Dans le complexe multisalles, il y a du monde au point où les files d'attente aux guichets s'allongent presque jusqu'à l'extérieur. Oui, il y a Harry Potter. Mais la loufoquerie de Todd Phillips - le lendemain de veille d'un enterrement de vie de garçon à Vegas - reste encore tellement populaire, même près de deux mois après sa sortie, qu'elle a battu cette semaine un record détenu depuis 25 ans par... Beverly Hills Cop! Avec des recettes de plus de 235 millions de dollars sur le marché intérieur (dont nous faisons partie, rappelons-le), The Hangover trône aujourd'hui au sommet de la liste des comédies «pour adultes» les plus lucratives.

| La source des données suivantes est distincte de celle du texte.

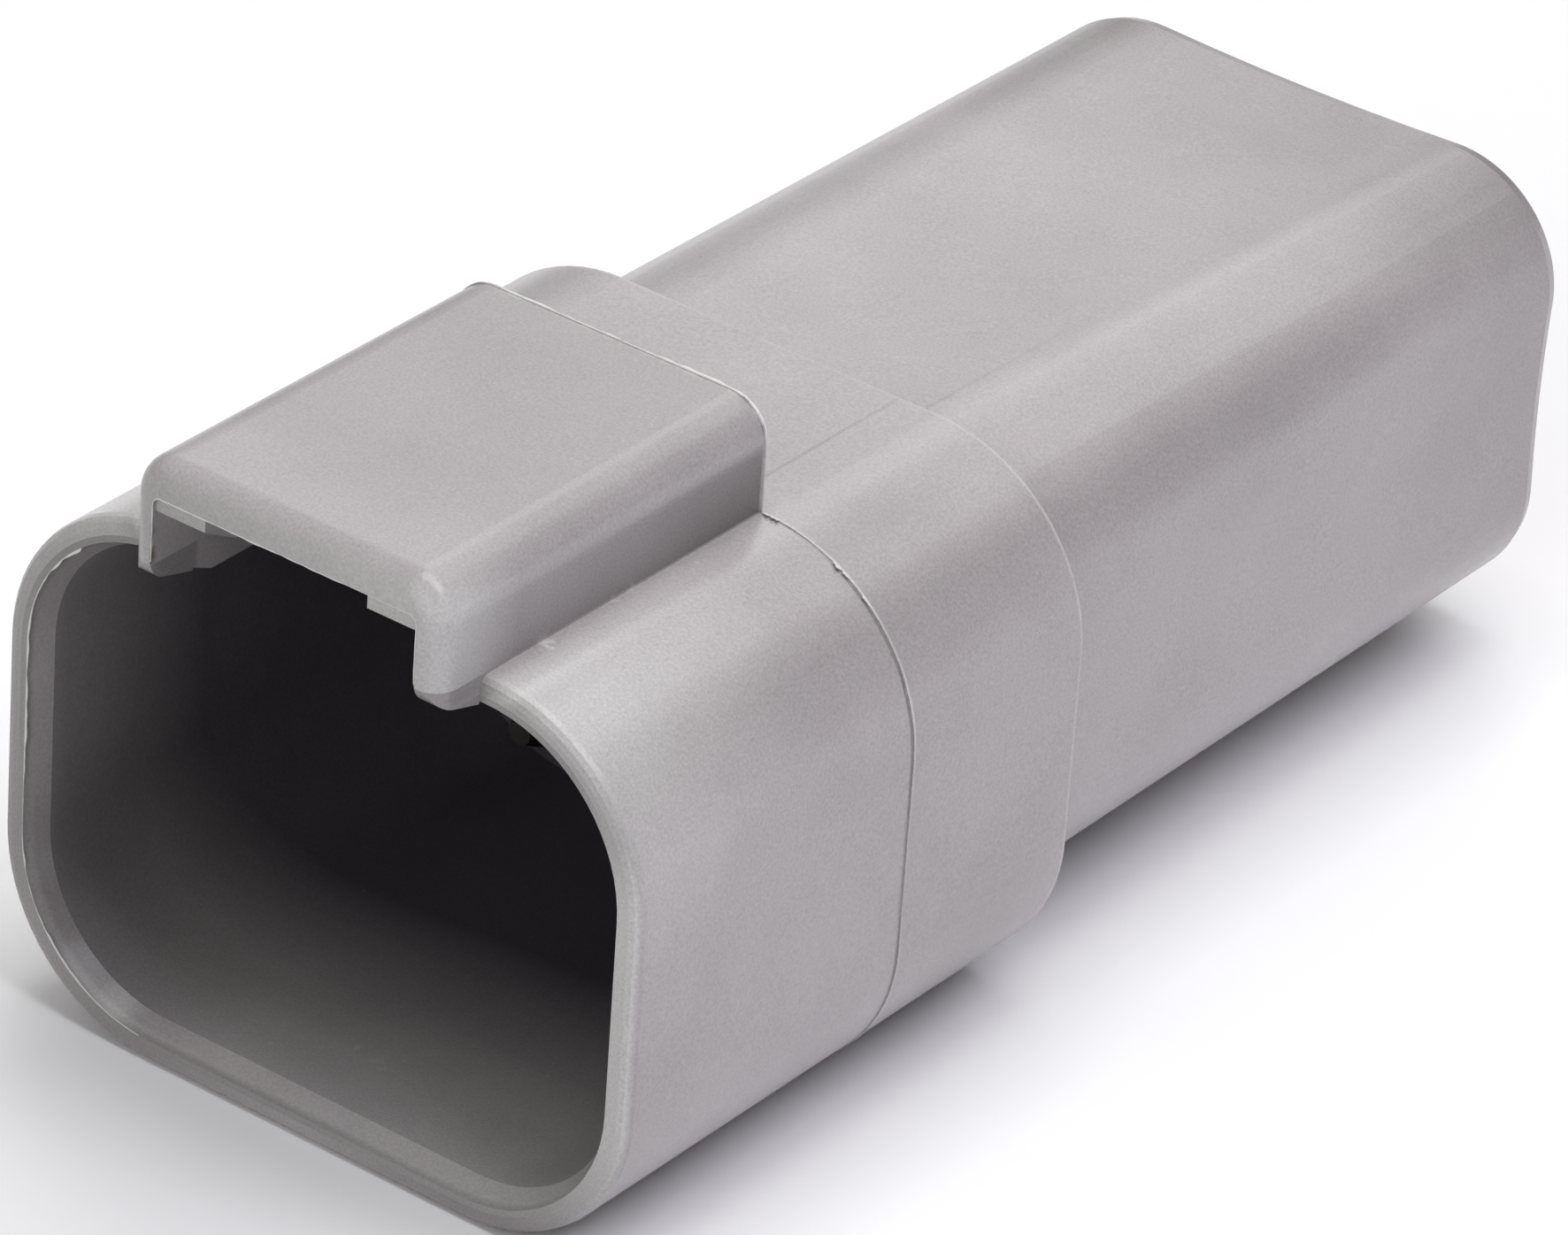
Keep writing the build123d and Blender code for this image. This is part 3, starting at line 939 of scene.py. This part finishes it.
def make_paper():
    """White paper that throws back less soft light in front of the mouth."""
    material, tree = new_material("white_paper")
    output = add_node(tree, "ShaderNodeOutputMaterial")
    shader = set_inputs(add_node(tree, "ShaderNodeBsdfPrincipled"), Roughness=0.9)
    set_inputs(shader, Specular_IOR_Level=0.0)
    path = add_node(tree, "ShaderNodeLightPath").outputs
    seen = calculate(tree, "ADD", path["Is Camera Ray"], path["Is Glossy Ray"], clamp=True)
    seen = calculate(tree, "ADD", seen, path["Is Transmission Ray"], clamp=True)
    place = object_place(tree)
    x, y, _ = split(tree, place)
    fibre = noise_at(tree, place, Scale=900.0, Detail=3.0)
    bright = mix_colours(tree, fibre.outputs["Fac"], grey(0.985), grey(1.0))
    behind = ramp(tree, y, -6.0 * MM, 0.667 * MM)
    beside = ramp(tree, calculate(tree, "ADD", x, y), 7.5 * MM, 15.833 * MM)
    soft = mix_colours(tree, largest(tree, behind, beside), DIM_FRONT, BRIGHT_SIDE)
    tree.links.new(mix_colours(tree, seen, soft, bright), shader.inputs["Base Color"])
    tree.links.new(shader.outputs["BSDF"], output.inputs["Surface"])
    return material


def lay_floor():
    """One flat sheet under the part, wide enough to fill every view."""
    mesh = bpy.data.meshes.new("floor")
    bm = bmesh.new()
    bmesh.ops.create_grid(bm, x_segments=1, y_segments=1, size=FLOOR_SIZE)
    bmesh.ops.translate(bm, vec=(0, 0, housing_low.z), verts=bm.verts)
    bm.to_mesh(mesh)
    bm.free()
    mesh.materials.append(make_paper())
    floor = bpy.data.objects.new("floor", mesh)
    bpy.context.scene.collection.objects.link(floor)
    return floor


floor = lay_floor()
print("floor at z", round(housing_low.z / MM, 2), "mm")

# %% [markdown]
# ## Lamps
# Seven large soft boxes stand round the part, so no hard highlight shows. The strongest come from
# right above and from low in front, which lights the side and the front that the camera sees. The
# one on the right is a little bluer, as the side is in the photograph. The sky behind the floor is
# white only to the camera: the lamps alone make the plastic's sheen.

# %% Hang the lamps
LAMP_AIM = Vector((4, 15, 0)) * MM
LAMP_DISTANCE = 0.85
WHITE_LIGHT = (1.0, 1.0, 1.0)
COOL_LIGHT = (0.955, 0.95, 1.05)


def hang_lamp(name, azimuth, elevation, size, power, colour=WHITE_LIGHT):
    """A square soft box that faces the part; its azimuth turns from +Y to +X."""
    data = bpy.data.lights.new(name, "AREA")
    data.shape = "SQUARE"
    data.size = size
    data.energy = power
    data.color = colour
    lamp = bpy.data.objects.new(name, data)
    bpy.context.scene.collection.objects.link(lamp)
    turn, rise = math.radians(azimuth), math.radians(elevation)
    flat = math.cos(rise)
    away = Vector((math.sin(turn) * flat, math.cos(turn) * flat, math.sin(rise)))
    lamp.location = LAMP_AIM + away * LAMP_DISTANCE
    lamp.rotation_euler = away.to_track_quat("Z", "Y").to_euler()
    return lamp


lamps = [
    hang_lamp("top_box", 0, 88, 0.45, 2.75),
    hang_lamp("back_box", -5, 50, 0.70, 2.12),
    hang_lamp("back_left_box", -40, 38, 0.40, 0.60),
    hang_lamp("back_left_low_box", -45, 12, 0.45, 0.20),
    hang_lamp("right_box", 90, 60, 0.40, 2.45, COOL_LIGHT),
    hang_lamp("front_high_box", 180, 60, 0.80, 0.95),
    hang_lamp("front_low_box", 180, 14, 0.80, 3.10),
]
print("lamps:", [lamp.name for lamp in lamps])

# %% Paint the sky


def paint_sky():
    """Plain white behind the floor, to the camera and through glass; it lights nothing."""
    world = bpy.data.worlds.new("studio")
    bpy.context.scene.world = world
    world.use_nodes = True
    tree = world.node_tree
    tree.nodes.clear()
    output = add_node(tree, "ShaderNodeOutputWorld")
    background = add_node(tree, "ShaderNodeBackground")
    path = add_node(tree, "ShaderNodeLightPath").outputs
    seen = calculate(tree, "ADD", path["Is Camera Ray"], path["Is Transmission Ray"], clamp=True)
    tree.links.new(mix_colours(tree, seen, grey(0.0), grey(1.0)), background.inputs["Color"])
    tree.links.new(background.outputs["Background"], output.inputs["Surface"])
    return world


print("sky:", paint_sky().name)
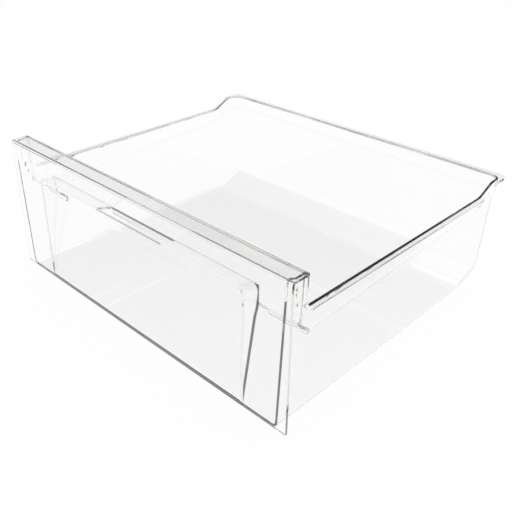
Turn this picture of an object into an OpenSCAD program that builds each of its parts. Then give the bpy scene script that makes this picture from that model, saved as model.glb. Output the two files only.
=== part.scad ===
// Clear freezer drawer: an open-fronted tub and the front panel that closes it.
// The front face stands towards -Y. X is centred, Y is centred on the whole depth, Z = 0 is the base.

/* [Front panel] */
// Width of the panel, and over the side rims
panel_w = 430; // [360:1:480]
// Height of the panel
panel_h = 158; // [145:1:190]
// Sheet thickness of the panel
panel_t = 2.6; // [2:0.1:3.5]
// Extra width of the panel at its foot, on each side
panel_flare = 1.2; // [0:0.1:3]
// How far the top of the face leans back
panel_lean = 3.2; // [0:0.1:6]
// Depth of the shelf along the top
shelf_d = 24; // [20:0.5:32]
// Outside radius of the fold between face and shelf
fold_r = 3.4; // [3.6:0.1:5]

/* [Pull recess] */
// Width of the face left on each side of the recess
recess_margin = 55.5; // [40:0.5:90]
// Height of its opening above the base
recess_h = 126.7; // [115:0.5:130]
// Depth at the top of its sloping back
recess_d = 22.4; // [16:0.1:24]
// How far the roof falls towards the back
roof_drop = 5.8; // [2:0.1:8]
// Radius of the two upper corners
recess_r = 7; // [4:0.5:15]
// Width of the finger opening in the roof
finger_w = 103.5; // [80:0.5:150]
// Flat left between the finger opening and the sloping back
finger_land = 1.6; // [1:0.1:3]
// How far the lip of the finger opening reaches forward
lip_reach = 3; // [2:0.1:4]
// How far that lip drops
lip_drop = 2.2; // [1:0.1:3]
// Shortening of the lip at each end
lip_taper = 7; // [4:0.5:12]
// Middle height of the swage across the sloping back
swage_z = 96.7; // [60:0.1:100]
// Depth of that swage
swage_step = 1.2; // [0.5:0.1:2]

/* [Tub] */
// How far each side wall stands in from the end of the panel, at the base
side_inset = 10; // [8.5:0.5:14]
// Length of the flat floor, from the front face
floor_l = 313; // [250:1:380]
// Outside depth at the foot of the rear wall
tub_l = 356; // [290:1:420]
// Height of the slope between floor and rear wall
slope_h = 16; // [10:0.5:25]
// Sheet thickness of the tub
wall_t = 2.6; // [2:0.1:3.2]
// Draft of the walls in degrees
draft = 1.7; // [0.5:0.1:2]
// Outside radius along the lower side edges
edge_r = 6; // [4:0.5:9]
// Outside radius of the rear corners
corner_r = 6; // [4:0.5:9]

/* [Rim] */
// Height of the side rims
rim_h = 121.7; // [116:0.1:126]
// Height of the rear rim
rear_rim_h = 133.4; // [126:0.1:140]
// Width of the rear rim outside the wall
rear_rim_w = 5.2; // [4:0.1:9]
// Start of the ramp up to the rear rim, from the front face
ramp_y = 317.5; // [260:0.5:330]
// Length of that ramp
ramp_l = 23; // [16:0.5:30]
// Radius where the side rim turns up behind the panel
turn_r = 8; // [5:0.5:12]
// Radius of the rear rim corners
rim_r = 9; // [6:0.5:14]

/* [Joggle] */
// Outward step of the upper band of the walls
joggle = 2.5; // [1.5:0.1:3.5]
// Height over which the wall steps out
joggle_h = 10; // [8:0.5:14]
// Middle height of the step at the front of the side walls
joggle_z = 93; // [80:0.5:96]
// Middle height of the step at the ramp
joggle_rear_z = 106; // [96:0.5:108]
// Middle height of the step along the rear wall
joggle_back_z = 117; // [108:0.5:118]
// Depth at which the step turns upward, from the front face
joggle_turn = 38; // [34:0.5:60]
// Depth at which it leaves the top of the wall
joggle_exit = 12; // [8:0.5:16]

/* [Crossbar] */
// Height of the lower edge of the crossbar
bar_z = 88; // [70:0.5:96]
// Height at which the crossbar starts to flare backward
flare_z = 107; // [100:0.5:115]
// How far it flares backward
flare = 13.5; // [6:0.5:18]
// Height of the straight hem under the flare
hem = 3; // [2:0.5:8]

/* [Fit] */
// Clearance between the tub and the panel
seam = 0.2; // [0.1:0.05:0.4]

/* [Hidden] */
tint = [0.93, 0.96, 0.96, 0.35];
tan_draft = tan(draft);
tub_w = panel_w - 2 * side_inset;
recess_w = panel_w - 2 * recess_margin;
slope_run = tub_l - floor_l;
slope_angle = atan(slope_h / slope_run);
slope_r = 8;
turn_mid = [27, 99];
front_climb_1 = -atan((turn_mid[1] - joggle_z) / (joggle_turn - turn_mid[0]));
front_climb_2 = -atan((panel_h - turn_mid[1]) / (turn_mid[0] - joggle_exit + 8));
top_z = panel_h - panel_t - seam;
cap_z = panel_h + 30;
strip_y = shelf_d;
rear_wall_y = tub_l + tan_draft * (rear_rim_h - slope_h) + joggle;
overall_d = rear_wall_y + rear_rim_w;
arc_steps = 6;
band_steps = 5;

// Points of an arc about c, from angle a to angle b
function arc(c, r, a, b, n = arc_steps) =
    [for (i = [0:n]) let (t = a + (b - a) * i / n) [c[0] + r * cos(t), c[1] + r * sin(t)]];

// Eased step from 0 to 1
function ease(t) = let (u = min(max(t, 0), 1)) u * u * (3 - 2 * u);

// Points of a bend of radius r at b, between the lines to a and to c
function bend(a, b, c, r, n = arc_steps) =
    let (
        u = (a - b) / norm(a - b),
        v = (c - b) / norm(c - b),
        m = (u + v) / norm(u + v),
        half = acos(u * v) / 2,
        o = b + m * r / sin(half),
        t0 = atan2((b + u * r / tan(half) - o)[1], (b + u * r / tan(half) - o)[0]),
        t1 = atan2((b + v * r / tan(half) - o)[1], (b + v * r / tan(half) - o)[0]),
        turn = (t1 - t0 + 540) % 360 - 180
    )
    arc(o, r, t0, t0 + turn, n);

// Depth of the panel's front face at height z
function face_y(z) = panel_lean * z / panel_h;

// Extrude a profile drawn in depth and height across the width, centred
module across(w) {
    rotate([90, 0, 90]) linear_extrude(height = w, center = true) children();
}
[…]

Même si j'ai ri plusieurs fois, j'avoue quand même mal comprendre l'ampleur du phénomène, tant ce film ne m'a pas semblé vraiment marquant. De son côté, Phillips analysait ce succès inattendu dans une interview accordée au journal Variety récemment. S'appuyant déjà sur un noyau solide d'admirateurs - essentiellement masculins - grâce à des comédies outrancières comme Road Trip ou Old School, le cinéaste croit avoir rallié, cette fois, le public féminin.

«Les filles aiment rire aussi, a déclaré Phillips, honoré hier à Montréal au festival Just for Laughs. Elles n'aiment pas seulement les films dans lesquels on planifie des mariages! Et puis, cette comédie leur permet d'assister à un rituel masculin auquel elles ne pourraient jamais avoir accès autrement. À moins qu'elles ne soient en service ce soir-là!»

C'est peut-être la raison pour laquelle The Ugly Truth, un film qui a toutes les caractéristiques du chick flick traditionnel, a finalement emprunté une approche beaucoup plus crue que de coutume. De la même manière que The Hangover a su gagner les filles, peut-être cette vérité toute crue saura-t-elle séduire les gars. Il est d'ailleurs probable que les grands studios, tenant là un bon filon, mettent plusieurs comédies du même genre en chantier au cours des prochains mois. Ces bouffonneries plus ou moins grivoises, qui attirent désormais un très large public, ont toujours été d'autant plus rentables qu'elles peuvent être produites à peu de frais. Le budget de The Hangover s'élevait à 35 millions de dollars, une aubaine à Hollywood.

Cela dit, force est de constater que sous leurs aspects faussement audacieux, toutes ces comédies ayant l'ambition de repousser les limites du discours acceptable, de Knocked Up à Zack and Miri Make a Porno, en passant par I Love You Man et autres Superbad, demeurent foncièrement morales. Les histoires à l'eau de rose ont beau faire «tellement XXe siècle», il reste que dans les faits, même si leur forme est aujourd'hui différente, elles ne se sont pas encore noyées dans leur propre sirop.

Les semaines se suivent mais...

Le nouveau film de Jean-Marc Vallée, The Young Victoria, a pris l'affiche mercredi en France et y occupe trois fois plus d'écrans que J'ai tué ma mère. Or, l'écho ne s'est pratiquement pas rendu jusqu'à nous. Pourquoi? Parce que la sortie de ce drame historique, tourné en Angleterre par le réalisateur de C.R.A.Z.Y., a suscité peu d'intérêt dans les médias français. Outre-Atlantique, les journaux ont expédié le film en deux phrases dans les «sorties de la semaine». D'autres se sont parfois permis un minuscule entrefilet. Les rares articles sur le film sont plutôt consacrés à... Sarah Ferguson, ci-devant duchesse d'York et coproductrice du film (avec Martin Scorsese notamment). Rien à voir, en tout cas, avec le genre de couverture - exceptionnelle - dont Xavier Dolan a bénéficié la semaine dernière. Il n'est pas dit, toutefois, que Victoria, les jeunes années d'une reine n'attirera pas les spectateurs français, le succès public d'un film n'étant pas obligatoirement tributaire de sa couverture médiatique.

D'abord sorti au mois de mars en Grande-Bretagne, The Young Victoria n'avait toujours pas, aux dernières nouvelles, trouvé preneur auprès d'un distributeur nord-américain. Le verra-t-on un jour?